John Morgan's name on the company was then, a move perhaps to realign and consolidate future ownership to his sons. While leaded lighting lovers and collectors have all along associated him with the lighting products, he is, at best likely to have only had a distant involvement with lighting, due to his retirement.

Competition from abroad had long been a contentious issue that was continually fought by the New York makers of stained glass and those in Chicago. Jean Farnsworth, in the excellent Book, Stained Glass in Catholic Philadelphia states "John Morgan, along with two other stained glass artists, Richard Lamb and Francis Lothrop petitioned the U.S. House of Representatives to retain the higher tariff on imported stained glass windows (as established in 1890) and not reduce this tariff."

The year was 1893 and indicates that even though John Morgan was retired at this point, he still retained a keen interest in the glass business by cosponsoring such a Bill.

Of the 4 original sons that came to America to work in glass, George, William, Thomas and John, only John Morgan's sons had a continuing career in glass.
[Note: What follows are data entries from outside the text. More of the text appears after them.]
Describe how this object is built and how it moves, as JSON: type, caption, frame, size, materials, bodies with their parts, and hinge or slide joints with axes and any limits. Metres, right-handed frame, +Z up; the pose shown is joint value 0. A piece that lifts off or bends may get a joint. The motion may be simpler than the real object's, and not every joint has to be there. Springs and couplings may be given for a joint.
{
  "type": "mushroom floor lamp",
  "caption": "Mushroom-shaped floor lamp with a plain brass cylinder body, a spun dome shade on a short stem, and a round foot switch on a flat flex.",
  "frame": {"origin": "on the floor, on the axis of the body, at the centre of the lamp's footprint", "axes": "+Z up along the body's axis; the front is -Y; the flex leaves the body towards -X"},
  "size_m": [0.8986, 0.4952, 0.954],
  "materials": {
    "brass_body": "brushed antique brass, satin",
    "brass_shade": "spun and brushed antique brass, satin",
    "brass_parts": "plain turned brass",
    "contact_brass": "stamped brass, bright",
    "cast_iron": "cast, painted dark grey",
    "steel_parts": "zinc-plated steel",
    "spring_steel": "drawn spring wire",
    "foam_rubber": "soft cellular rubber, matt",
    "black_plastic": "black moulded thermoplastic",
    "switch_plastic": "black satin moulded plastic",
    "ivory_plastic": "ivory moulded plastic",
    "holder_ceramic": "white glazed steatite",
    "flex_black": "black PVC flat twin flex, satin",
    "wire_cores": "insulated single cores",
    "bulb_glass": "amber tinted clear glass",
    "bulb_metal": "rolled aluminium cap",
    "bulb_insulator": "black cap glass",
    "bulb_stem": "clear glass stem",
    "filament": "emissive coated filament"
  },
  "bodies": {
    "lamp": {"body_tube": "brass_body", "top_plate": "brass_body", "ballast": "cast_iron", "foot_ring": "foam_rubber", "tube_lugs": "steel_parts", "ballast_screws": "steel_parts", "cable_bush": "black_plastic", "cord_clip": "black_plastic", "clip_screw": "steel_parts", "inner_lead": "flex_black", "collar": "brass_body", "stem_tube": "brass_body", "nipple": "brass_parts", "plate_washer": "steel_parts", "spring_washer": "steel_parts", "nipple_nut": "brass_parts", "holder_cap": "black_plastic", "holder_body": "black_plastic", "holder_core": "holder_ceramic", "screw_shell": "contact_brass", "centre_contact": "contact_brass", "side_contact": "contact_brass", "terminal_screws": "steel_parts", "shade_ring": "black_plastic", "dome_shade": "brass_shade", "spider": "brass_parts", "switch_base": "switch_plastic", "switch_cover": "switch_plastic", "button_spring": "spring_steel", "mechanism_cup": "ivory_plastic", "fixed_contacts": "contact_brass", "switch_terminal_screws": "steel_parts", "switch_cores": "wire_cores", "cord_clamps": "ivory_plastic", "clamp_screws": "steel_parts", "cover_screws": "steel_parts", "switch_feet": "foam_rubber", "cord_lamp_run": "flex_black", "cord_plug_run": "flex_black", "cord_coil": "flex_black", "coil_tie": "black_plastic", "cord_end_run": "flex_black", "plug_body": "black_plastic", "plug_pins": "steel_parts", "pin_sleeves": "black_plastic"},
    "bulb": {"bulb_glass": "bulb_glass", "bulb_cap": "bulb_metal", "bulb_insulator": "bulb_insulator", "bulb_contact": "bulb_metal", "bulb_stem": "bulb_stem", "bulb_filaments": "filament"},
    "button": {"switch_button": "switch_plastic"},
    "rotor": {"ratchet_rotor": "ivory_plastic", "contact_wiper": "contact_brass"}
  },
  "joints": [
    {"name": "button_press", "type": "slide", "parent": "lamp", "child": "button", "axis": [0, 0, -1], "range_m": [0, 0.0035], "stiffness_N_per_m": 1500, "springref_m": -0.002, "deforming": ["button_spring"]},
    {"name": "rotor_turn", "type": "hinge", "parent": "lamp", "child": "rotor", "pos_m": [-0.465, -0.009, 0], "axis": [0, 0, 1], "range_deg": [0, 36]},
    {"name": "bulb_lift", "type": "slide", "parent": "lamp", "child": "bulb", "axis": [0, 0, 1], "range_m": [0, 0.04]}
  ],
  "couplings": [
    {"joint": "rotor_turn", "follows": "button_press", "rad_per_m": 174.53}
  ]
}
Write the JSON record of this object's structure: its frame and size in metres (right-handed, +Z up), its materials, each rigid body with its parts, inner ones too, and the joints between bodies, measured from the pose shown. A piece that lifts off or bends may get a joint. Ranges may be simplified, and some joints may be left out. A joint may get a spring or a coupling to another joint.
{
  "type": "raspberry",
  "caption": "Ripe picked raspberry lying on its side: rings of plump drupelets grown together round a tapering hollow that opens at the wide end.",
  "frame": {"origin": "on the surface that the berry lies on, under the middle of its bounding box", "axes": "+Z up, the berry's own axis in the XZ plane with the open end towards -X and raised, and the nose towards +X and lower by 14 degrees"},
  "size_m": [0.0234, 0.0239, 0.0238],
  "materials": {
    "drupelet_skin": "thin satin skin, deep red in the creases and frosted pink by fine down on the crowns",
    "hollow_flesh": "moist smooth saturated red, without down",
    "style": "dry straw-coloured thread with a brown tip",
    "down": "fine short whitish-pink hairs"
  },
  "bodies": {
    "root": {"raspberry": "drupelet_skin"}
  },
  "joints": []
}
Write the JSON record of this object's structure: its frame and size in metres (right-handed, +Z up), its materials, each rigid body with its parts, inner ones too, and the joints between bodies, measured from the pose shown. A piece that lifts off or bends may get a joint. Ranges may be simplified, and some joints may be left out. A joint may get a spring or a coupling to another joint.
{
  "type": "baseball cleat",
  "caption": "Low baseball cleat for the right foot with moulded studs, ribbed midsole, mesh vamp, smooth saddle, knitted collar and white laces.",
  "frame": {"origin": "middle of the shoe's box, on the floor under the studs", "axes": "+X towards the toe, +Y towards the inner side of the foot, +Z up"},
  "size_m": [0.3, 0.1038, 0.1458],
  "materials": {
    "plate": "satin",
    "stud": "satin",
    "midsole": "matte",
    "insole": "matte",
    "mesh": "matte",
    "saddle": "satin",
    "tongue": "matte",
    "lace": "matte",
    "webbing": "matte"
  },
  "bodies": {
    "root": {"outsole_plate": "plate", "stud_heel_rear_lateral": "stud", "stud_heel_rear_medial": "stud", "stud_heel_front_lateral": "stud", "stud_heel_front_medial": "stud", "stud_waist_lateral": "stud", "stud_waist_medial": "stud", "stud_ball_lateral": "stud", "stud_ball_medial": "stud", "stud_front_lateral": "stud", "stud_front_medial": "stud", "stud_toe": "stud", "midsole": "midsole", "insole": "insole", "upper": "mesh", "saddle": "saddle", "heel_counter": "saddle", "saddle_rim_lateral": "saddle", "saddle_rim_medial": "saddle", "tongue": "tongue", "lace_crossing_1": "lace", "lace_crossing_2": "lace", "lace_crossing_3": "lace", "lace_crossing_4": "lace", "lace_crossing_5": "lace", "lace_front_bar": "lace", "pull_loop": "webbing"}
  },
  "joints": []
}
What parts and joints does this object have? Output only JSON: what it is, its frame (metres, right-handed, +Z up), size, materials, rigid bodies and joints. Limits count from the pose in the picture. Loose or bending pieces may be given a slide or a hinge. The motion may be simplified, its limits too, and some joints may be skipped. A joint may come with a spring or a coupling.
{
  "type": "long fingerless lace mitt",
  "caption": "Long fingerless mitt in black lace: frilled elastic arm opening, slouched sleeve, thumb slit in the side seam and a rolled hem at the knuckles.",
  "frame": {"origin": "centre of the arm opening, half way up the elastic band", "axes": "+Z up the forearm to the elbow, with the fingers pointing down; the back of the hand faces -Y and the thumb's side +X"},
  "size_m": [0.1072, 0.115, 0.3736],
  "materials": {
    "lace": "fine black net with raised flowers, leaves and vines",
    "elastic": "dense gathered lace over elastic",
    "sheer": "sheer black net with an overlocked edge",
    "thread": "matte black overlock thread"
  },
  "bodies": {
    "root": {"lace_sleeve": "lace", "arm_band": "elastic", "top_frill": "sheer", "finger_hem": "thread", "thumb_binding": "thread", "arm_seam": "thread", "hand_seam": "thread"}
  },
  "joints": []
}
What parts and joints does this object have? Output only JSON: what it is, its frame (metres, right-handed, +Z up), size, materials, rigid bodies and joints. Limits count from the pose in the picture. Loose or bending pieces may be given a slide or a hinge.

George and Caroline Morgan had no children, the late William Morgan's sons, William J. Morgan, Stephen L Morgan and Augustus Morgan chose careers outside of the stained glass business, Thomas and Charlotte Morgan's 2 children, Charlotte E. became a teacher, and Thomas C. Morgan an Engineer.

This left John Morgan's sons, John Chauncey Morgan, George Peter Morgan and Thomas, already well established stained glass craftsmen in the firm, to carry on the family business. Their brother Llewellyn instead pursued a career as a Mechanical Engineer and his wife Elinor, became a newspaper editor.

1915, John Morgan passed away in Brooklyn at the age of 83.

In his will, dated 3 years earlier, John requests " All my interests in the Glass Staining business and bent glass work I give to my three sons John C. Morgan, George Morgan and Thomas Morgan".

John Morgan & Sons Continues

Evidence of the John Morgan & Sons window business continues through at least 1925. In 1921, Tariffs once again entered the picture.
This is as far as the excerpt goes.